More generally, Austrians are also included in studies of Germans in Canada, including Gerhard Bassler, The German-Canadian Mosaic Today and Yesterday: Identities, Roots, and Heritage (Ottawa, 1991); Rudolf A. Helling, A Socio-Economic History of German-Canadians: They, Too, Founded Canada (Wiesbaden, Germany, 1984); and Heinz Lehmann, The German Canadians 1750–1937: Immigration, Settlement and Culture, edited, translated, and introduced by Gerhard Bassler (St John’s, 1986).

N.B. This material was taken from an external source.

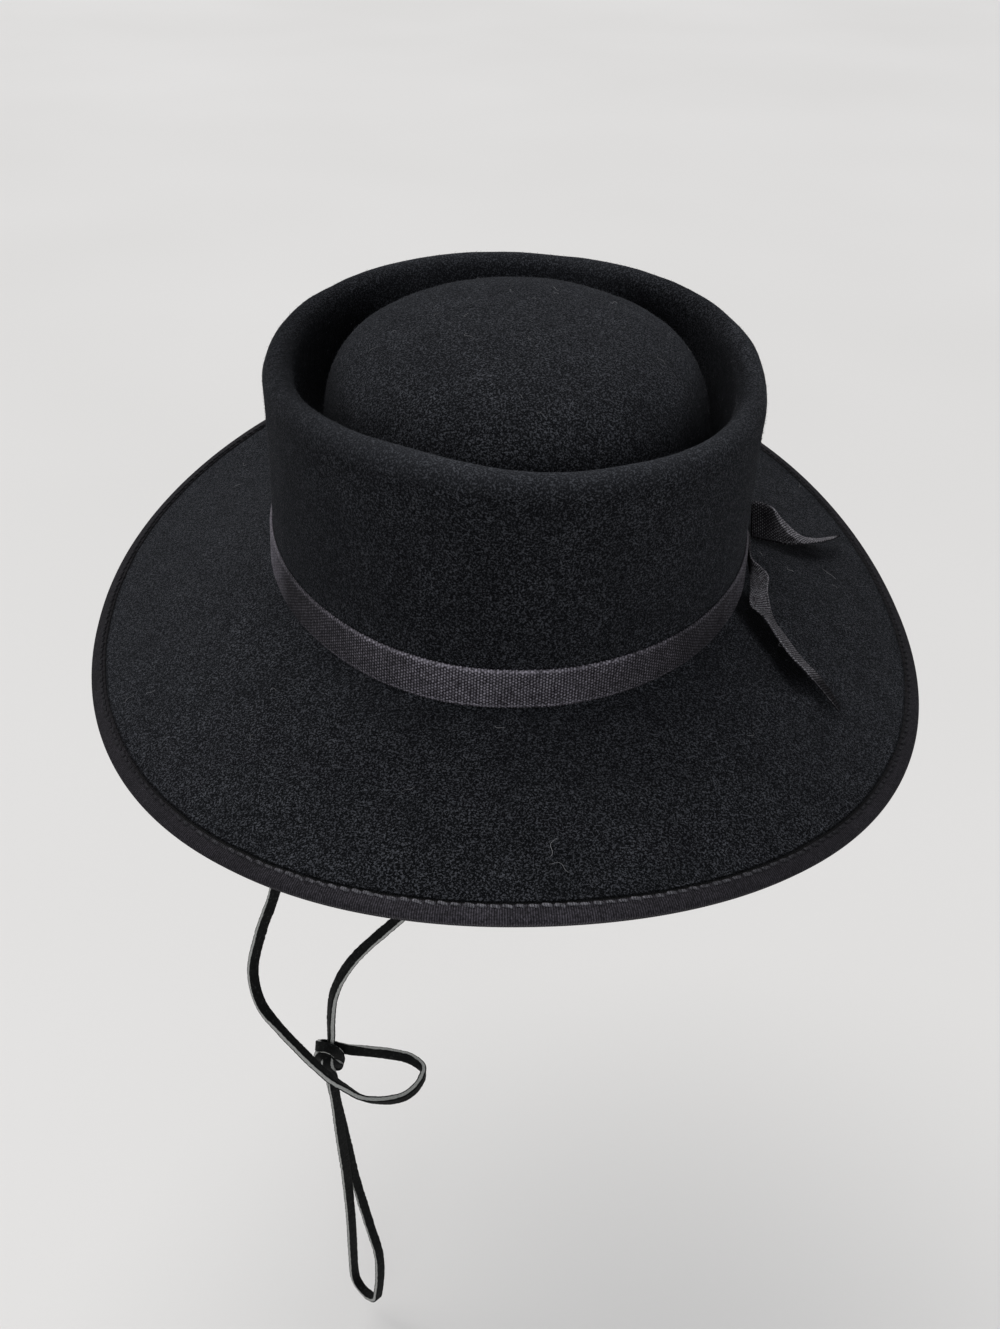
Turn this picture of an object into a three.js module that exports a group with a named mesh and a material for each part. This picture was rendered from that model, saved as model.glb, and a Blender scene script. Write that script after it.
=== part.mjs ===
// Wide-brimmed wool felt hat with a telescope crown: a straight-sided crown
// whose top is folded over a rounded rim into a deep trench, with a domed
// centre rising inside it. A narrow ribbed band goes round the crown and its
// two free ends lie on the brim at the wearer's left. The brim edge is bound
// with the same ribbed tape. The felt is one blocked piece, given here as brim,
// crown side and crown top, each simple in shape. A flat leather lace hangs from
// the sides of the sweatband as one loop, with a knot, a side bight and a
// hanging bight.
//
// Millimetres. +X is the wearer's left, -Y the front, +Z up. The origin is the
// middle of the head opening, on the line where the crown meets the brim.
import * as THREE from 'three';

// ---------------------------------------------------------------- dimensions
const SEGMENTS = 60;          // round the oval
const FELT = 2.2;             // felt thickness
const GAP = 0.35;             // clearance between touching pieces

// Line where the crown meets the brim, seen from above.
const BASE = { half: 88, ratio: 1.18, power: 2.13, egg: 0.03 };
const BASE_WAVES = [          // radial, mm
  { k: 1, cos: -0.31, sin: 0.21 },
  { k: 2, cos: 0.00, sin: 1.00 },
  { k: 3, cos: -0.24, sin: -0.41 },
  { k: 4, cos: 0.18, sin: -0.55 },
];
const BASE_HEIGHT = [         // the line is a little higher at the sides
  { k: 1, cos: -0.47, sin: 0 },
  { k: 2, cos: 2.62, sin: 0 },
];

// Rounded rim at the top of the crown: the centre line of its roll.
const RIM = { half: 82.73, ratio: 1.16, power: 2.04, egg: 0.03, x: 1.44, y: -1.24, height: 72.86 };
const RIM_ROLL = 5.31;        // outer radius of the roll
const RIM_WAVES = [           // radial, mm: soft corners in the rim
  { k: 2, cos: 0.01, sin: -0.07 },
  { k: 3, cos: -0.50, sin: 0.29 },
  { k: 4, cos: 0.28, sin: 0.44 },
  { k: 5, cos: -0.06, sin: 0.71 },
  { k: 6, cos: -0.52, sin: 0.06 },
];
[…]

Primary sources for the study of Austrians in Canada are housed in the National Archives of Canada, Ottawa, and documents in the collection known as RG 76, in particular, include considerable information on interwar and post–World War II Austrian immigration to Canada. With the exception of the Archives of Ontario (Toronto), archives in other provinces contain relatively little material dealing specifically with Austrians. Among private repositories, the Glenbow Museum and Archives in Calgary, Alberta, holds noteworthy materials, as does the Multicultural History Society of Ontario (Toronto) in its oral-history collection. Materials on Austrian immigration to Canada and settlement in the country in the pre–World War I and inter-war periods are available in the Austrian State Archives, Vienna.